:: TASK DESCRIPTION ::
Locate all lines with the word "this" and copy them out.

>> BEGIN RECORD SET

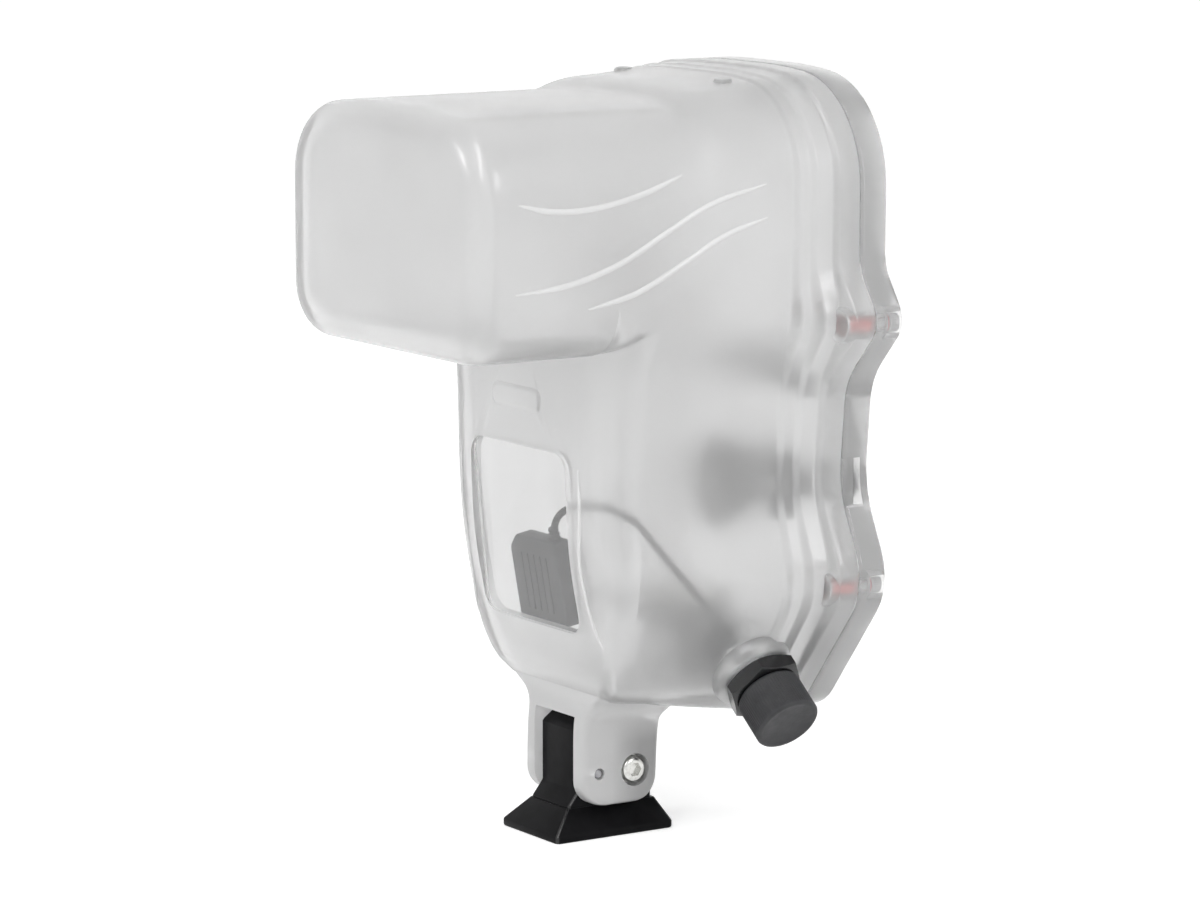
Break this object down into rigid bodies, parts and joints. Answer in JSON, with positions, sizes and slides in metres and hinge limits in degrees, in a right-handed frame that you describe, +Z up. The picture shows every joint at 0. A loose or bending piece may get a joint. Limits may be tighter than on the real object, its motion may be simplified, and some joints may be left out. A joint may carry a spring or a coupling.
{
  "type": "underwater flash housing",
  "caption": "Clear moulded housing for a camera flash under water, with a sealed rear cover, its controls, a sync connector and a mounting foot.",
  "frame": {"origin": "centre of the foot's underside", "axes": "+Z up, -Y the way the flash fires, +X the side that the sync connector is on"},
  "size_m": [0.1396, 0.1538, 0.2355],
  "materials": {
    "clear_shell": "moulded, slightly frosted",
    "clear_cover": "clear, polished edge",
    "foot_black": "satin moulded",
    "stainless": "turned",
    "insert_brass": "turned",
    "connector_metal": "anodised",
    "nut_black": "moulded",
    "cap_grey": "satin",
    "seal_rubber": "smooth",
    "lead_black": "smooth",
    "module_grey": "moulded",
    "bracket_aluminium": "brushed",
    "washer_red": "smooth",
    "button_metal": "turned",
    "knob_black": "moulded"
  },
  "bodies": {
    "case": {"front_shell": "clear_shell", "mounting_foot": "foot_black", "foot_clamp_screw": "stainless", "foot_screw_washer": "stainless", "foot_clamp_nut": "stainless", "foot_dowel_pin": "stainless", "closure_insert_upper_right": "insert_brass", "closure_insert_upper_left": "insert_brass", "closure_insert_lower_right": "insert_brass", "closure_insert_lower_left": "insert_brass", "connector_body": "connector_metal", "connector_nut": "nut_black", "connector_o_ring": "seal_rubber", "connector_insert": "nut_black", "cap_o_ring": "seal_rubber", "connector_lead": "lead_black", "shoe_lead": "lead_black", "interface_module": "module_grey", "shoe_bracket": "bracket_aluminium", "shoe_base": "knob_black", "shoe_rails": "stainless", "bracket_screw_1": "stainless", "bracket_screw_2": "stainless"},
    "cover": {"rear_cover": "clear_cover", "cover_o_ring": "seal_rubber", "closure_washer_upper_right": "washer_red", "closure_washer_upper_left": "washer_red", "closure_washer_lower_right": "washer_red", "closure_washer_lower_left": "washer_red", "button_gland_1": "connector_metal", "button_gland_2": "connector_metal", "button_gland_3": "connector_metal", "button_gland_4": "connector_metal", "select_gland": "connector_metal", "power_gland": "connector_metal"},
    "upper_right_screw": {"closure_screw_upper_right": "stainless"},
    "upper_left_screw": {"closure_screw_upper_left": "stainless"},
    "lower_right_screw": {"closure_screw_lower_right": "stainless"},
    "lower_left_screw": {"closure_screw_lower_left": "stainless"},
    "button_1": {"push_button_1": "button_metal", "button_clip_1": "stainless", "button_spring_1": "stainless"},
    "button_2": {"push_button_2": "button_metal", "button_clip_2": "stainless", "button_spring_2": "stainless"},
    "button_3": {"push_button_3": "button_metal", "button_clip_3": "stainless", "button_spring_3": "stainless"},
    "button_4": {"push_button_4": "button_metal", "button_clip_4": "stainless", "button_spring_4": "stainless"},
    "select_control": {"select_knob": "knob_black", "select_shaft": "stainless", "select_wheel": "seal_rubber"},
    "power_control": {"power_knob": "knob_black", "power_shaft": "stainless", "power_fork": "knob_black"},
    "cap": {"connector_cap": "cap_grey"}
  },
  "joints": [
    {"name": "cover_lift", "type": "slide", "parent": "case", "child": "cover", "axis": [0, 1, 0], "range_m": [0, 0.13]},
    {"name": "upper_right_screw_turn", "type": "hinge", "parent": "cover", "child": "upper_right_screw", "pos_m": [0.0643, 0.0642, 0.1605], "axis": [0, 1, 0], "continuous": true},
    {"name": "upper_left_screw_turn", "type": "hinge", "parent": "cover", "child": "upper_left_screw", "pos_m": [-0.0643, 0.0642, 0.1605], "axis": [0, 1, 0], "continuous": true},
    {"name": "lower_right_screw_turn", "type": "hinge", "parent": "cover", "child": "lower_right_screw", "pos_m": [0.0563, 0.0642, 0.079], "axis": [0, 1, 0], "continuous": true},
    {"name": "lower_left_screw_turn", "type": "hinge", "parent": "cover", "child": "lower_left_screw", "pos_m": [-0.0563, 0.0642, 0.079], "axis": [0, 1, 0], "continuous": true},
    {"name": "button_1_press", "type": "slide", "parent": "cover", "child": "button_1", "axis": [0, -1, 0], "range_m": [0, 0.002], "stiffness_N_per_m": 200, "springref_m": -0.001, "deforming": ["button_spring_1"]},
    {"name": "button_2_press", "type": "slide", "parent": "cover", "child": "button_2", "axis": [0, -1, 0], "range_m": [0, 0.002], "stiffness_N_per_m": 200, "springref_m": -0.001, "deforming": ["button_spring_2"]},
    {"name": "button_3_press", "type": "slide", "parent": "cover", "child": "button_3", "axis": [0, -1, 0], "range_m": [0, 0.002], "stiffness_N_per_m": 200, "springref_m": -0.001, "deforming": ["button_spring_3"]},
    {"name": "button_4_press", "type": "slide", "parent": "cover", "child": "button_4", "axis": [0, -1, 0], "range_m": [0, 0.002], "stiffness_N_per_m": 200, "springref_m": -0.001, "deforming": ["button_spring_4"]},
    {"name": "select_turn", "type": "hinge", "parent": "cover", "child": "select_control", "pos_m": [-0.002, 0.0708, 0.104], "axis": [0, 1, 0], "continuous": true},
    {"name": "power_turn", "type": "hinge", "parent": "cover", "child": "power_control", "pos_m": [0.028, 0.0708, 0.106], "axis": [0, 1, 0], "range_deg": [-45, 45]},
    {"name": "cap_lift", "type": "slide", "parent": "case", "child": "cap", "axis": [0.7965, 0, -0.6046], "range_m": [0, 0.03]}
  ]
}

>> END RECORD SET
>> BEGIN RECORD SET

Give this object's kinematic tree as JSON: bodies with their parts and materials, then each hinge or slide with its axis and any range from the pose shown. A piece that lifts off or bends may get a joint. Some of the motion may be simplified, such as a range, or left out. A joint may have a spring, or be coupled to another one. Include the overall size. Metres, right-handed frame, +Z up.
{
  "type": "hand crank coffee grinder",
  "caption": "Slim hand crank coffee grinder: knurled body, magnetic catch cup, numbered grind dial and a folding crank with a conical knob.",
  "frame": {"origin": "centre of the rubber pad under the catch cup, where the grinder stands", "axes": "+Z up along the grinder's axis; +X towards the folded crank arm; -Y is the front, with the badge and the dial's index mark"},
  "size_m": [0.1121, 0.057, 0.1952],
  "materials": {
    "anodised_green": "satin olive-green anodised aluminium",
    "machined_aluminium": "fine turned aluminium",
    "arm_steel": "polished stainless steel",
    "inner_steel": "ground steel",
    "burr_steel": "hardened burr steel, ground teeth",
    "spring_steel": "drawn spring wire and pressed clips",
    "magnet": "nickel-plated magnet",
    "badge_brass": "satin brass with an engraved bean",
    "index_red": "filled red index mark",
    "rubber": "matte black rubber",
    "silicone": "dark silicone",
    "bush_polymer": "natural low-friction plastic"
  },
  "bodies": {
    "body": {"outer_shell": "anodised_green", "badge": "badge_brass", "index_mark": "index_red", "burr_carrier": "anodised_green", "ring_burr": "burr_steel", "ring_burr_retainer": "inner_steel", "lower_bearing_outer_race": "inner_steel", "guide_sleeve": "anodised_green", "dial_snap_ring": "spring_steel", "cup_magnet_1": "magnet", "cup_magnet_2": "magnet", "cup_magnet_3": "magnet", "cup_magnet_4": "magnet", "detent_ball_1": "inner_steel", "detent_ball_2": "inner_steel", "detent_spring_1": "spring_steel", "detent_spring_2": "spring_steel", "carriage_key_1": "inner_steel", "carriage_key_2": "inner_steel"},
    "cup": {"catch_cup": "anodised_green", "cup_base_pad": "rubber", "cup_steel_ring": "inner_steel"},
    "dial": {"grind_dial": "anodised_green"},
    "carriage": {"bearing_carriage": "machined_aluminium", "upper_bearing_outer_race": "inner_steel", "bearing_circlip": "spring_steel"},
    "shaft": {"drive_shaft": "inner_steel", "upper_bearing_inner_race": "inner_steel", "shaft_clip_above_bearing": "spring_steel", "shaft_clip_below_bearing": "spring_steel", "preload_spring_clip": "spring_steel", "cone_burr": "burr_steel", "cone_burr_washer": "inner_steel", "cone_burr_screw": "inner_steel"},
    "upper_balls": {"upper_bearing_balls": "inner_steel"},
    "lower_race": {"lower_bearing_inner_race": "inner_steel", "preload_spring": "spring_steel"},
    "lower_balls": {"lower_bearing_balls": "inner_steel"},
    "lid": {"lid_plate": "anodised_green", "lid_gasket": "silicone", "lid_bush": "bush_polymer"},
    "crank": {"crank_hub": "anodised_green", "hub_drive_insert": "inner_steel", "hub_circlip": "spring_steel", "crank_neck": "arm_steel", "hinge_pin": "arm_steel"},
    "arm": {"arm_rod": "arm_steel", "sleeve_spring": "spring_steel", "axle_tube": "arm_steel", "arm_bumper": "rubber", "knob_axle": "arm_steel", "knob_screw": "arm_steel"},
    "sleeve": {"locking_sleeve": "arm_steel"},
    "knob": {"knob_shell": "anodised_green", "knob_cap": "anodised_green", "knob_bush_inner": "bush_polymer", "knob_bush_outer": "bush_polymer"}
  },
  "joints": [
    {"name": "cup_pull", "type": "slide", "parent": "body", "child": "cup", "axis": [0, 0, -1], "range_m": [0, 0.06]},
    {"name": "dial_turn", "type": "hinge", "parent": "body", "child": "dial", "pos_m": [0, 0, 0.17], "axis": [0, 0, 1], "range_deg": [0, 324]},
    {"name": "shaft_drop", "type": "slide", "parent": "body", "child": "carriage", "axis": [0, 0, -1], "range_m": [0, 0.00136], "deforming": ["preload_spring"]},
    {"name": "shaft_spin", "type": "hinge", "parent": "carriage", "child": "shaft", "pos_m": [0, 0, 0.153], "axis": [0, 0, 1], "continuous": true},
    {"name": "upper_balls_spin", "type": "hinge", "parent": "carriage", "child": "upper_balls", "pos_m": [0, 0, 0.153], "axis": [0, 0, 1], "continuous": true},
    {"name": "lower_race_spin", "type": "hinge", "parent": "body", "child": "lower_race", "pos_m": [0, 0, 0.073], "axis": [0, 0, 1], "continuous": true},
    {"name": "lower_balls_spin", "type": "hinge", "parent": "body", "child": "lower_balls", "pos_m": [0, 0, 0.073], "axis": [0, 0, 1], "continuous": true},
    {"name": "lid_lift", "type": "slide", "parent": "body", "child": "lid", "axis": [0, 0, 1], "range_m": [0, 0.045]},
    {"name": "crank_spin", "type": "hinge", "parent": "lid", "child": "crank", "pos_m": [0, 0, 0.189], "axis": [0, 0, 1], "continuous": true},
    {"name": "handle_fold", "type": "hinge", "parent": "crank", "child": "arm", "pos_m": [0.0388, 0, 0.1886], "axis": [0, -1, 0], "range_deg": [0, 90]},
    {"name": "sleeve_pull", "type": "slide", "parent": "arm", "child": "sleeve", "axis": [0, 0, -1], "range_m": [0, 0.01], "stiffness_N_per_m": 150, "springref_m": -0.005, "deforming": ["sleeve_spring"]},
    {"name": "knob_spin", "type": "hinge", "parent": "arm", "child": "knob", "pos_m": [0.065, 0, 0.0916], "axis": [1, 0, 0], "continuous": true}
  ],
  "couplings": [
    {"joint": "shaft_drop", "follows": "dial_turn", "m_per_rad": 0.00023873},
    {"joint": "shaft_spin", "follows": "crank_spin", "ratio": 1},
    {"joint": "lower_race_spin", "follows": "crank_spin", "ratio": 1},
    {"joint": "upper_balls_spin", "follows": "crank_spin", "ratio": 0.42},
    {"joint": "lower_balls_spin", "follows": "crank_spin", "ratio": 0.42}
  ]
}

>> END RECORD SET

:: FINAL ANSWER ::
Break this object down into rigid bodies, parts and joints. Answer in JSON, with positions, sizes and slides in metres and hinge limits in degrees, in a right-handed frame that you describe, +Z up. The picture shows every joint at 0. A loose or bending piece may get a joint. Limits may be tighter than on the real object, its motion may be simplified, and some joints may be left out. A joint may carry a spring or a coupling.
Give this object's kinematic tree as JSON: bodies with their parts and materials, then each hinge or slide with its axis and any range from the pose shown. A piece that lifts off or bends may get a joint. Some of the motion may be simplified, such as a range, or left out. A joint may have a spring, or be coupled to another one. Include the overall size. Metres, right-handed frame, +Z up.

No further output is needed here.